José Luis Pardo
JOSÉ LUIS PARDO 7 FEB 2013
En primer lugar, separemos los problemas. Uno es que en España se lee poco. Esto no es un problema en sí mismo. Hay muchas cosas que es preferible no leer en absoluto, así que sería estupendo si leyéramos menos que nuestros vecinos pero más selecto. Segundo problema: el dinero que pierde la industria con las descargas piratas por Internet. Esto tampoco es un problema para la buena lectura: no se necesitaría mediación industrial alguna si todo el mundo estuviera como loco bajándose gratis a su ordenador la Metafísica de Aristóteles y similares; algunos editores de best-sellers podrían quebrar, Dan Brown tendría que volver a cantar o Ildefonso Falcones que dedicarse más a su bufete, pero no creo que esto fuera de por sí malo para la lectura, a lo mejor hasta la beneficiaba.
El único y verdadero problema no artificial es que la lectura es de muy baja calidad —además de su escasa cantidad—, y que no son los derechohabientes de Kafka o de Séneca quienes se preocupan por las “pérdidas de beneficios” en la Red. Es cierto que esta misma etiqueta de “baja calidad” estigmatiza a nuestro sistema bancario, a nuestras instituciones políticas o a la limpieza de nuestras calles. Pero la debilidad de la crítica cultural, endémica entre nosotros, es letal en este campo, pues impide que la miseria sea percibida como tal.

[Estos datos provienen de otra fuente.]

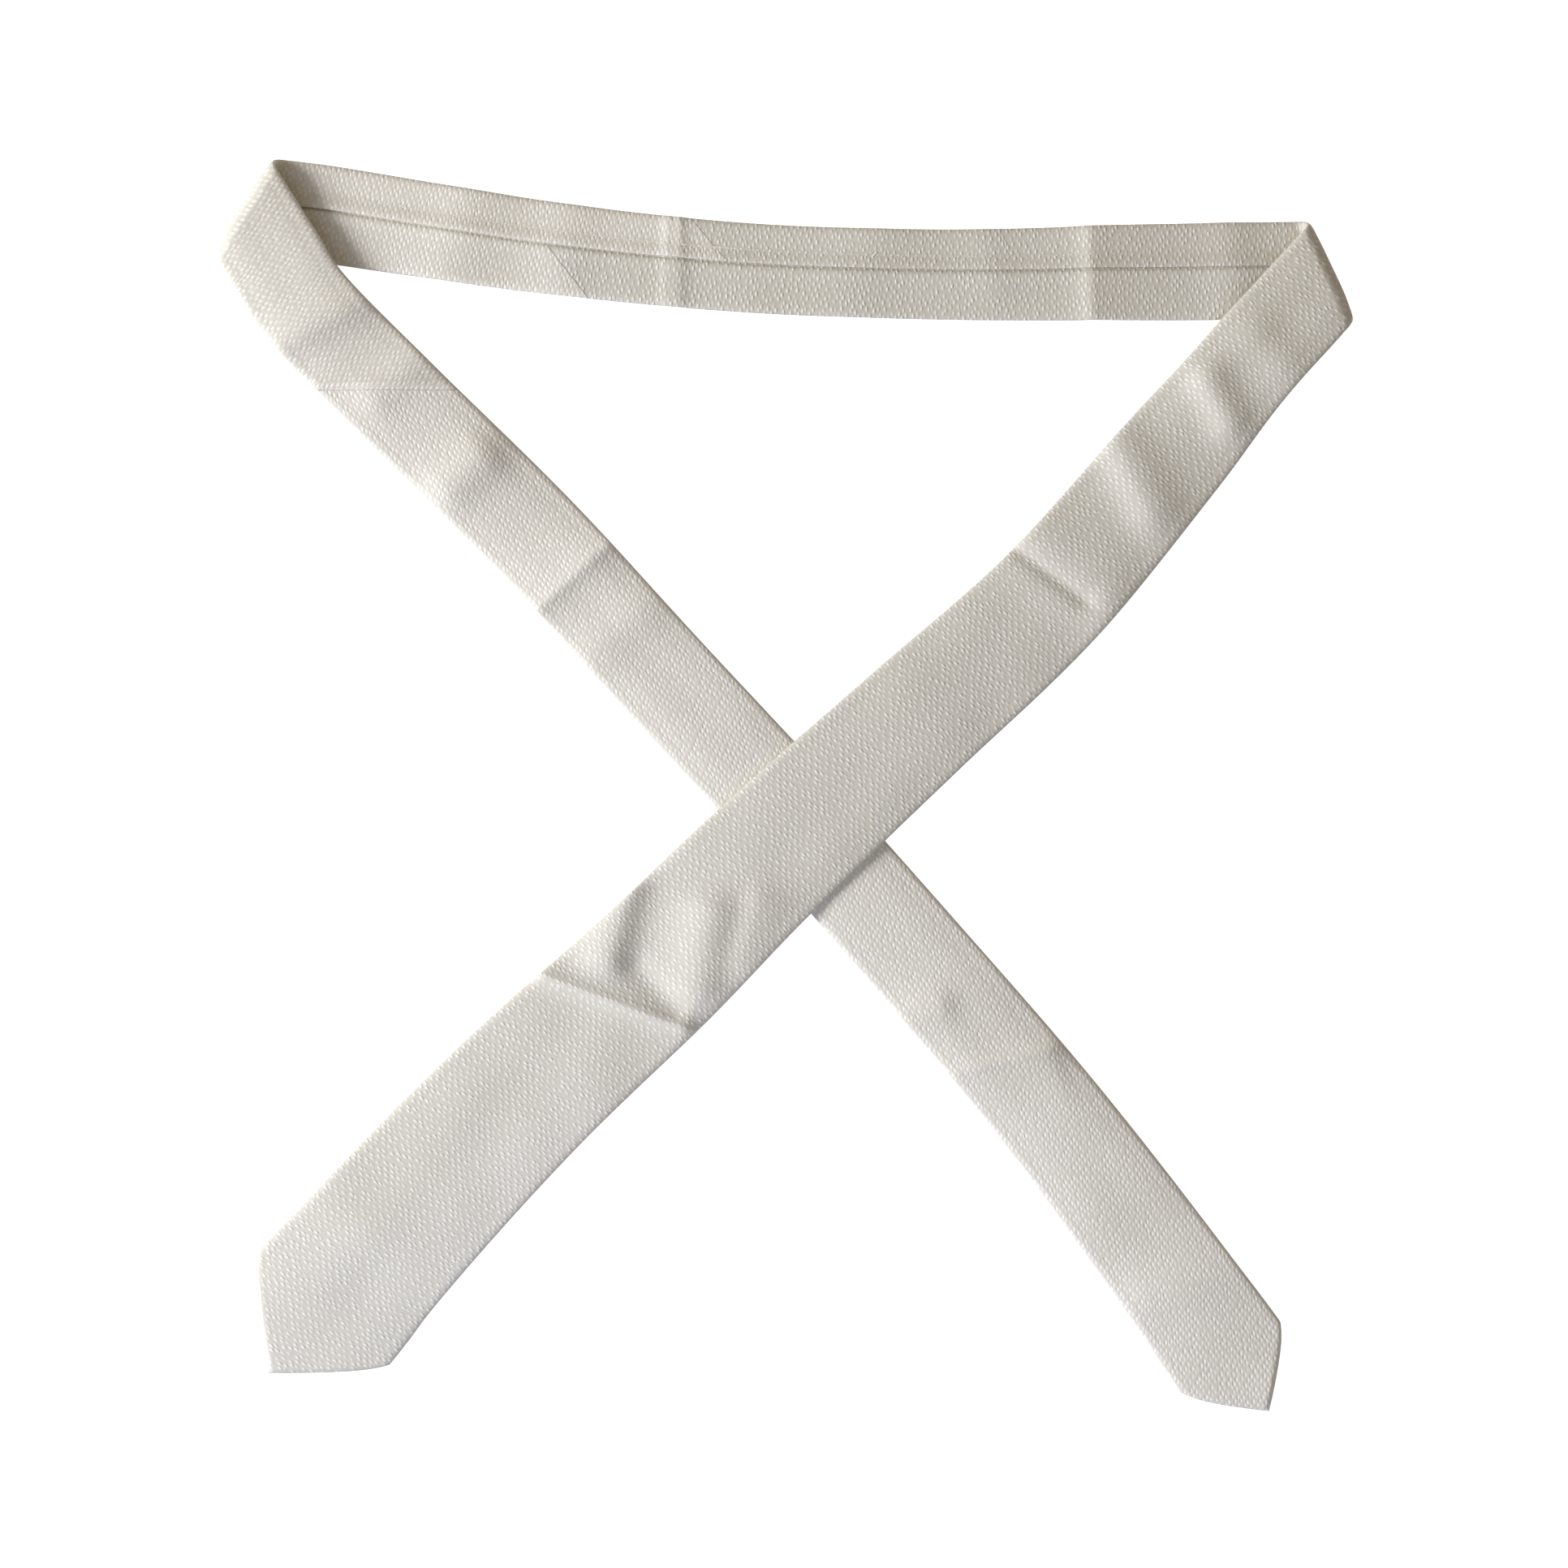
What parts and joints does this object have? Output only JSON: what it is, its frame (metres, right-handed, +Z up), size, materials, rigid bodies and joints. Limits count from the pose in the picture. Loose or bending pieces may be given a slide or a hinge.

Aunque durante un tiempo hayamos sido superficialmente ricos, nunca hemos dejado de ser pobres en lo esencial, es decir, en cuanto a la baja calidad de nuestra cultura.
La lectura es mucho más que un entretenimiento privado o una transacción comercial: es un proceso de formación inseparable del proyecto de una sociedad ilustrada. No cabe culpar orteguianamente a “las masas" o a “La gente” (que son siempre resultados); la razón fundamental por la que la lectura va tan mal es que a nadie —sobre todo a nadie de los que mandan— le ha importado nunca demasiado. Hoy son los profetas de los negocios quienes nos aseguran que “el libro” (una expresión cuyo significado desconocen) tiene los días contados, y el Ministerio de Educación pone su granito de arena dejando a la filosofía en las alcantarillas de los planes de estudios. Acabáramos.